In December of 2015, I moved into a tiny apartment deep in the heart of New York City. There's not a single day that goes by that I don't wonder what in the world made me make that decision. It's loud and a little scary sometimes and way too expensive for any sane person. But it was time to find a little corner of this world to call my own, and New York was the home that my heart recognized 10 years ago. The first time my polka dot-shoed feet and 18 year-old wide eyes hit the grimy streets and vibrant colors of this city, I knew I was never going to recover.
Now that I actually get to call this city "home," I'm falling even more in love. There's one unexpected thing that I really love about New York. People rarely ask where you're from. Turns out, almost no one is actually "from" here. But we all want to be. As a result, questions are carefully crafted: When did you move here? Where do your parents live? Where are you from originally? These qualifiers are a balm to this third culture kid's heart who has a minor form of post-traumatic stress related to the question, "Where are you from?"
However, I'm starting to dread the next question almost as much.
"So, what do you do?"
The same awkward pause.
The same deer-in-headlights look.
“Well-I-moved-here-because-I-kinda-work-everywhere-or-anywhere–[laugh]–I'm-a-third-culture-kid-do-you-know-what-that-means?-No?-Well-let-me-tell-you-obviously-I'm-really-passionate-about-this–oh-a-guy- named-David-Pollack–MK–TCK–re-entry–culture-shock–intentional-ministry–Kaleidoscopes-make-beautiful-patterns-out-of-broken-pieces-[deep breath]–did-that-make-sense??”
Somewhere in the middle of my incessant babbling, their eyes glaze over, and it becomes abundantly clear that no, in fact, that does not make sense at all.
I've always been a talker. I was never going to excel at the elevator pitch. I know I get excited and explain far more about my life than people want to hear. So, as I enter this time in life where our careers define us, slowly but surely I'm learning to casually say, "I run a non-profit."
1. I run Kaleidoscope...
Which in turn runs on coffee, glitter, Google hangouts, GIF-filled staff group messages, and an enormous team of people who have believed in this dream since before I could even articulate it.
2. I like to think I also run this staff team that’s spread out all over the U.S.–but I'm pretty sure they run me.
My girls bring the brightest moments to my workdays. They keep me laughing and sane (most of the time). They're basically Hermione Granger clones. They work way too hard and seem to conjure anything I ask in a snap of their fingers. They're also the most loyal, loving, laughter-filled-–not to mention some of my very favorite--people.
3. The best part of Kaleidoscope is the weeklong programs at missions conferences that look a lot like vacation bible school or summer camp...
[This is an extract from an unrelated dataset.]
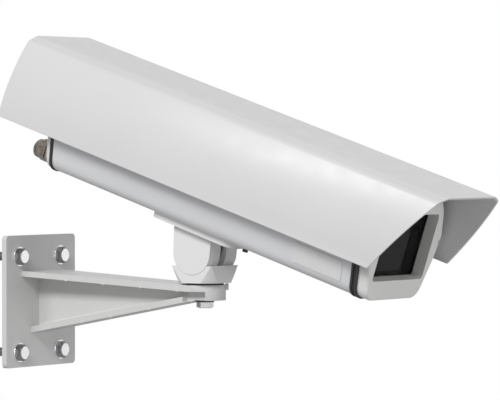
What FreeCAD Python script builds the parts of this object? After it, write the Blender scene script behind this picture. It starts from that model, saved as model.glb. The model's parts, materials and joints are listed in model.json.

Except we learn that while some cultures and people are yellow, and some are blue, third culture kids are green. Also, someone usually ends up covered in green paint. Okay, they're a lot like summer camps.
4. When it looks like I'm on vacation, I'm actually leading Kaleidoscope volunteer teams at these conferences.
I'm currently the resident Conference Coordinator. This title is up for grabs if anyone out there feels like getting paid to stay tan all year long and eat a steady diet of goldfish crackers. Does it sound like I'm joking? I'm not joking. Apply now.
5. In my spare time, I come up with out-of-the-box ideas like Kaleiders & Scopes.
This is where we will share ministry updates, affectionately known as "Scopes," and where you TCKs, TCK parents, or enthusiasts can share your stories. That's the "Kaleider" part. Whether you're a writer, photographer or interpretive dancer, this is your stage to tell your story. hmu.
I started Kaleidoscope because I wanted to see TCKs grow up to be the best they can be. I didn't realize that they would challenge me to be the best I can be, too.